Friday’s shows, the last ones, were damned near funereal. Worse, I now have nothing to listen to on the car radio. I hate all of the available music stations, unless and until they come up an Elvis Costello/Jenny Lewis station. Of course this means those two get more airplay in my car on CD. Apart from that, it’s the local AM news station. Damn, damn, damn.

Ben and I have noticed that whatever we like gets cancelled or discontinued. The example which pops to mind is this completely awesome frittata Trader Joe’s used to sell, which was wicked good and which we bought and ate often. Of course, they don’t sell them anymore. I suppose it’s because what we like is usually different to what everyone else likes. I’d be better off if I listened to Beyonce and watched American Idol. So much for social diversity. So much for individuality. And so much, damn it, for 97.1.

Adam, my friend: Mahalo for all the great radio. I know we’ll hear from you again. Frosty, Heidi and Frank: You’ll be back, hopefully not in some cityful of ASSHOLES.

category: music, rants

Blast From My Ass, I Mean The Past.

Tuesday, February 3, 2009

Just for Going Like Sixty, who made foul mention of my dreadful faux Dorothy Hamill wedge from 2007, I give you: My original Dorothy Hamill wedge from the ’70s. I would dearly love to have the face back, the sulky attitude hasn’t changed much, and I daresay the haircut is better too.

hamill2.jpg

Love, John Updike.

Sunday, February 1, 2009

Last week, American author John Updike died at the age of 76 — of lung cancer, like both my parents. (I’m going to publicly flog any of my kids who takes up cigarettes.) I was sad to see him go. It’s always good to read in a book, or see in a movie, a truly accurate depiction of a marriage — not a miserable one, not a blissful one, but a real one. The two most real depictions of marriage I’ve ever seen are in the movie Fargo (between the pregnant police officer and her husband) and in John Updike’s Rabbit books.

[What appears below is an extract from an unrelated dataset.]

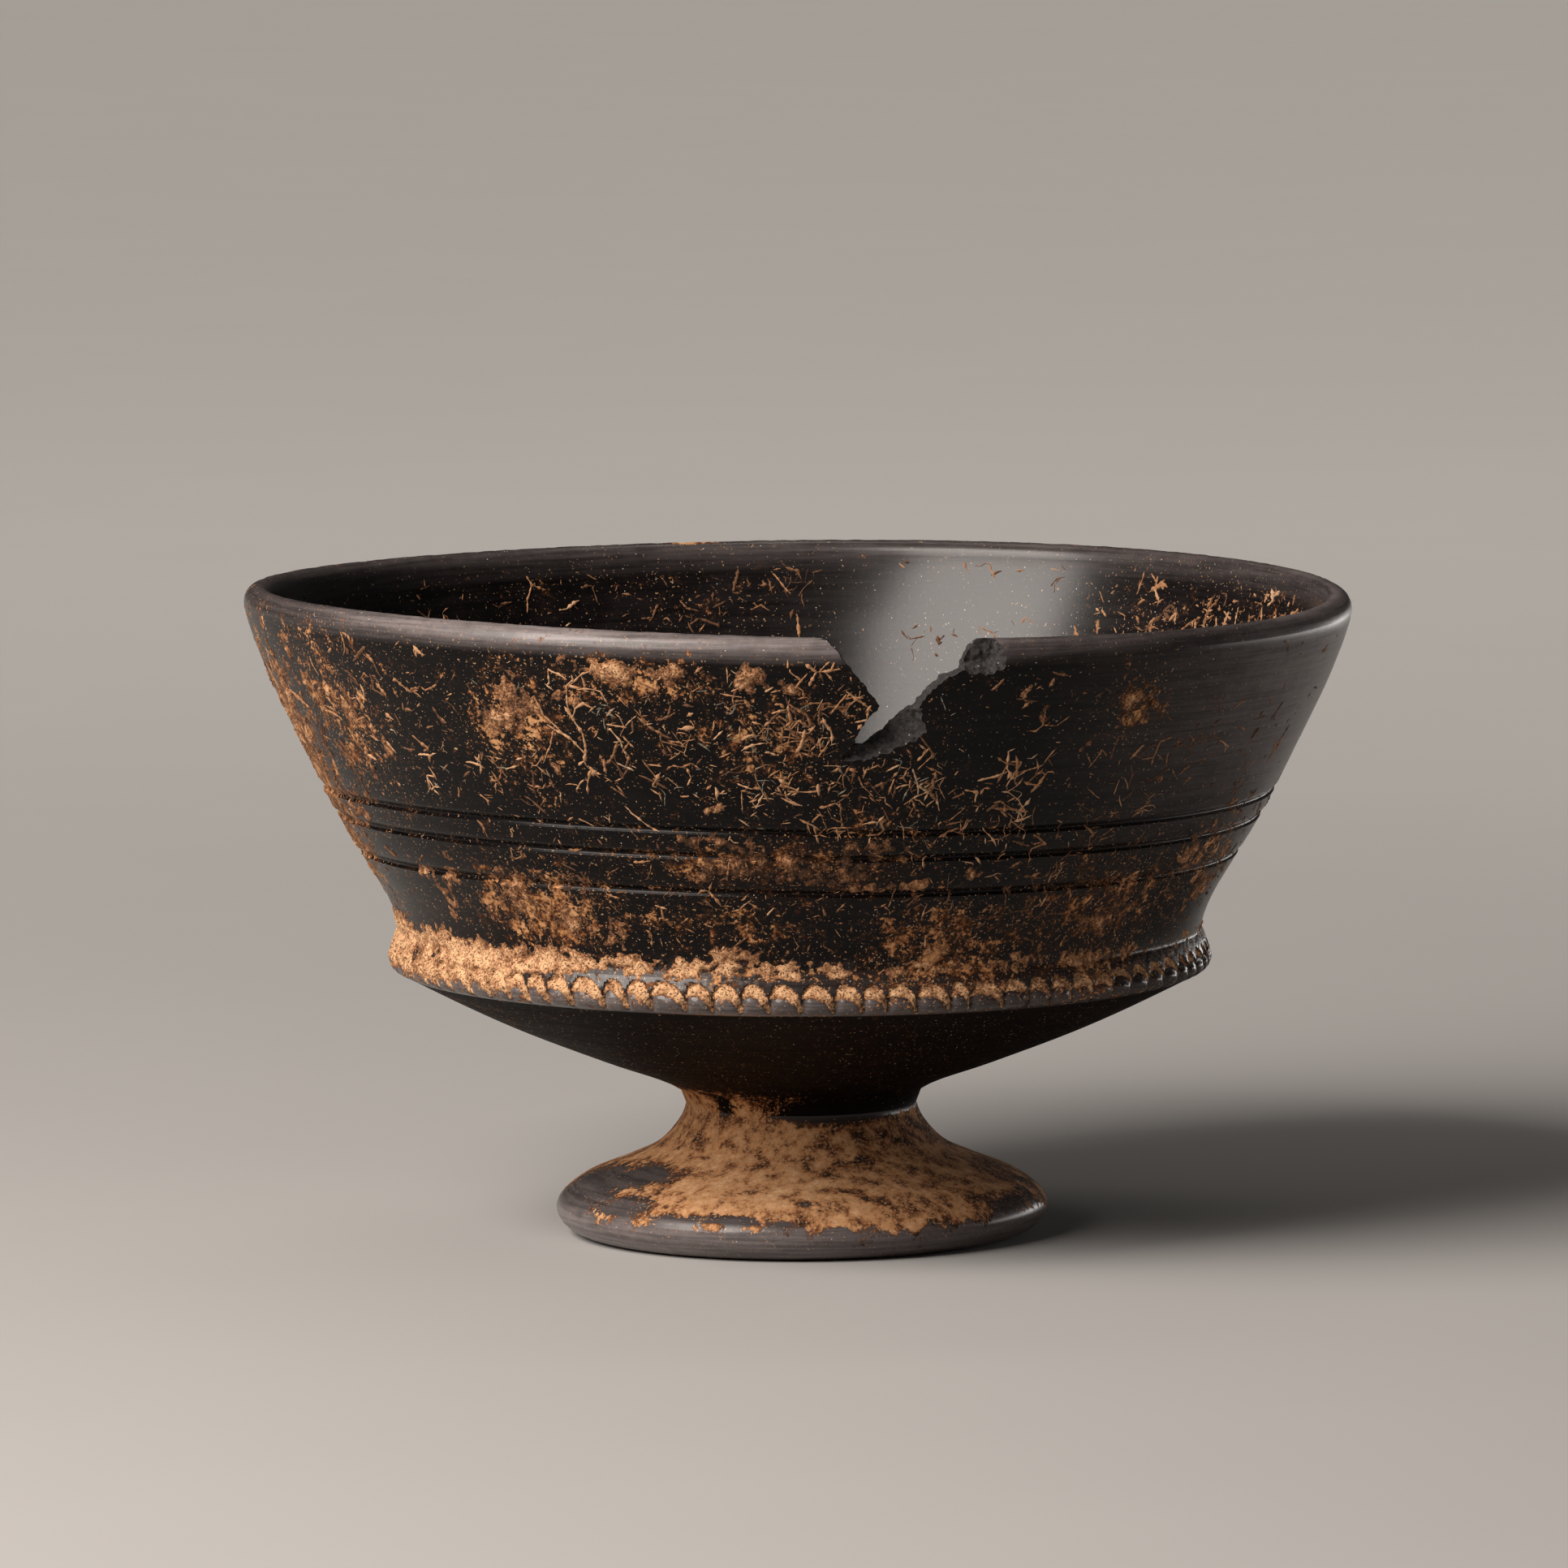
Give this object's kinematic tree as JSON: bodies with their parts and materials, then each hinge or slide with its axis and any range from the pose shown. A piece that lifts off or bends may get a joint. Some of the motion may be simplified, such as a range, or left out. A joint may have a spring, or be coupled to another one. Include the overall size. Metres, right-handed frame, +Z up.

The Rabbit arc encompasses four novels: Rabbit, Run; Rabbit Redux; Rabbit is Rich and Rabbit at Rest.  (There is also Rabbit Remembered, but I don’t count that one because Rabbit is already dead.) They follow a Pennsylvania car dealer through his entire life, from his teen years to his death. And the central element of Rabbit’s story is his marriage to Janice, his first and only wife.

Oh Lord, do these two put each other through hell at times. There is sporadic adultery on both sides, substance abuse, the accidental death of one of their children, their adult son’s cocaine addiction, separations, recriminations, and sometimes just the plain old sense of I hate you so much right now that rears its head in every long marriage. (Come to think of it, it’s probably even more common in short marriages.)

But Rabbit and Janice stay together until Rabbit’s death. It puts me so much in mind of my parents, until my dad’s untimely death cut short their marriage just short of the 50-year mark. Why aren’t more people writing and making movies about this sort of marriage?

Anyway. John Updike taught me a lot about what true love really is. If you haven’t read his novels, they’re wonderful and I highly recommend them. Goodnight, Mr. Updike, and thanks.